As we look to the cross we are reminded of the things Christ has done.  A king who rode victorious into Jerusalem, but on a donkey (John 12.12-19).  He spoke in parables that seemed confusing to many of his adult listeners, but said we must come as little children (Matt 18.2-5).  He performed signs, wonders and miracles beyond what anyone could dream, then he knelt down and washed the feet of his disciples (John 13.1-9).  He shared the Passover with those closest to him with bread and wine, but then said, ‘This is my body…this is my blood’ (Mark 14.22-26).  And when he who had done no wrong was crucified, he said, ‘Father, forgive them.  For they know not what they do.’ (Luke 23.33-34)
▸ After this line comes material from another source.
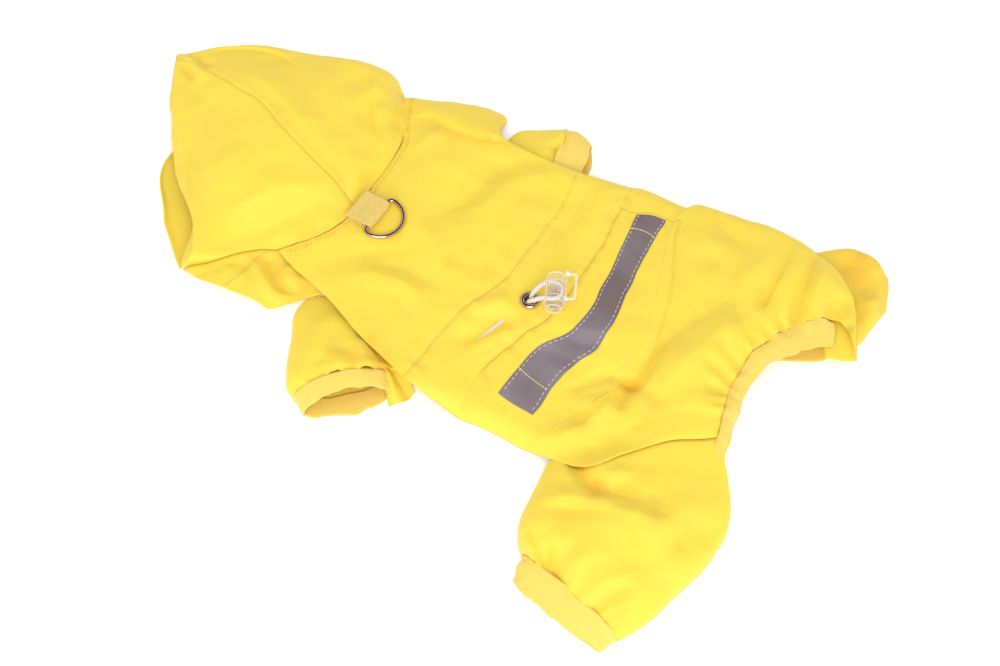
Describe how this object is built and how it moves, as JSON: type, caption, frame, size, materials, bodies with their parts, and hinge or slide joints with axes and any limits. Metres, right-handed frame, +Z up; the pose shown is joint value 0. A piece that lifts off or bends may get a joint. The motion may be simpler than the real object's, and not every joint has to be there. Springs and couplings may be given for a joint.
{
  "type": "dog raincoat",
  "caption": "Yellow dog raincoat with hood, short elastic-cuffed legs, waist draw cord with clear lock, grey reflective strip and a leash ring, laid flat on its belly.",
  "frame": {"origin": "middle of the coat's outline, on the surface it lies on", "axes": "+Y towards the tail, +X towards the dog's left side, +Z up out of the back"},
  "size_m": [0.2874, 0.4372, 0.0293],
  "materials": {
    "yellow_cloth": "thin coated woven cloth, soft satin",
    "yellow_elastic": "matte gathered band",
    "yellow_webbing": "matte woven webbing",
    "reflective_tape": "grey satin retroreflective tape",
    "nickel_wire": "bright nickel plate",
    "white_cord": "braided",
    "clear_plastic": "clear moulded"
  },
  "bodies": {
    "coat": {"yoke_panel": "yellow_cloth", "waist_casing": "yellow_cloth", "rump_panel": "yellow_cloth", "pocket_patch": "yellow_cloth", "reflective_strip": "reflective_tape", "tail_band": "yellow_elastic", "tail_band_under": "yellow_elastic", "belly_panel": "yellow_cloth", "hood_right_panel": "yellow_cloth", "hood_left_panel": "yellow_cloth", "hood_under_layer": "yellow_cloth", "chest_panel": "yellow_cloth", "front_leg_left": "yellow_cloth", "front_cuff_left": "yellow_elastic", "front_leg_right": "yellow_cloth", "front_cuff_right": "yellow_cloth", "hind_leg_left": "yellow_cloth", "hind_cuff_left": "yellow_elastic", "hind_leg_right": "yellow_cloth", "leash_tab": "yellow_webbing", "eyelet": "nickel_wire", "draw_cord": "white_cord", "cord_lock": "clear_plastic"},
    "ring": {"d_ring": "nickel_wire"}
  },
  "joints": [
    {"name": "ring_swing", "type": "hinge", "parent": "coat", "child": "ring", "pos_m": [-0.00675, -0.04855, 0.01879], "axis": [1, 0, 0], "range_deg": [0, 150]}
  ]
}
Maybe what is radical about the death of Christ is not that we are finally given the bridge to get to satisfaction, but by Christ we realise that satisfaction no longer matters. ‘The word of the cross is folly to those who are perishing, but to those who are being saved it is the power of God.’[2]

 

Amen



[1] As an aside, one which did not make it into the actual address, the Bishop of Edmonton overturned the panel’s decision.  Bishop Peter sponsored me for training and gave us the means to make a new visa application.

[2] Common Worship: Daily Prayer, Morning Prayer Gospel Canticle, Passiontide.